Most of these villagers have also helped in the elephant drive. D.J.S. Weerasuriya gives details of the drive. “The elephants were rounded up from areas such as Ridiyagama. Madunagala and Suriyawewa and brought close to Lunugamvehera in August 2005, when the drive had to be called off due to heavy rain. Then in August 2006 it was initiated once again and about 350 elephants were rounded up and led to the park. But about 175, among whom are about 45 thaniyas ehe meha vuna (the loners moved away),” he says giving the final verdict that the drive was a 99% failure.
While those days the villagers had to contend with only about four to five elephants now they have to deal with a large number, he says.

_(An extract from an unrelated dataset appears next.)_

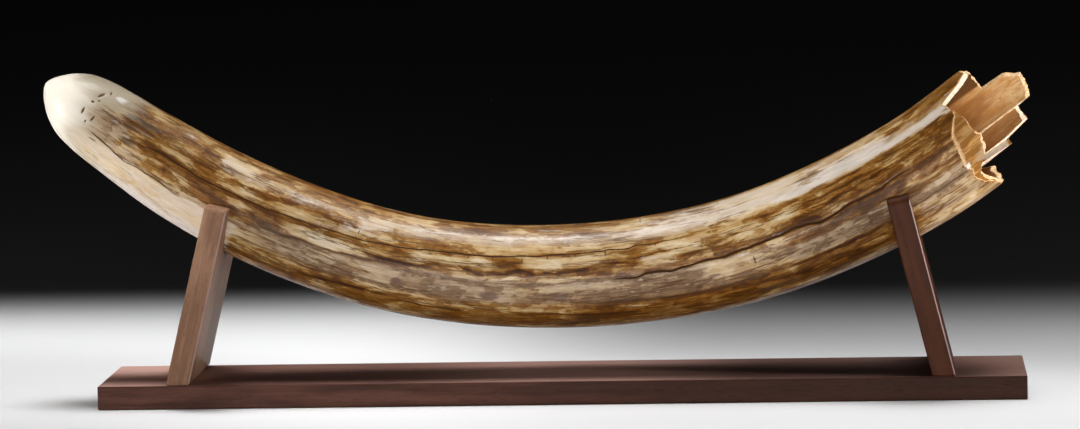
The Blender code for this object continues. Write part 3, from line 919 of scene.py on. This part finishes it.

M.K. Gunapala who keeps vigil in his tree hut high up, protecting his melon crop against elephants, says after about 6 in the evening people are frightened to get out of their homes.
All these complaints and grumblings are from the area elephants were driven from. While it is crystal clear that the drive has not solved the problems the villagers had with elephants, it seems to have aggravated the issue. While most villagers lay the blame for a “failed” elephant drive squarely at the door of the Wildlife Conservation Department, others claim wildlife officials are doing their best in a difficult situation.
Those in the fifth colony warned us against going to the next village, the sixth colony, as my colleague was in khaki slacks. “People may mistake you for wanajeevi……they are waiting for them to come,” said U.G. Jayalath.
Leaving recriminations aside, what needs to be done is damage control and implementation of effective long-term remedies, not only for the protection of humans but also of elephants.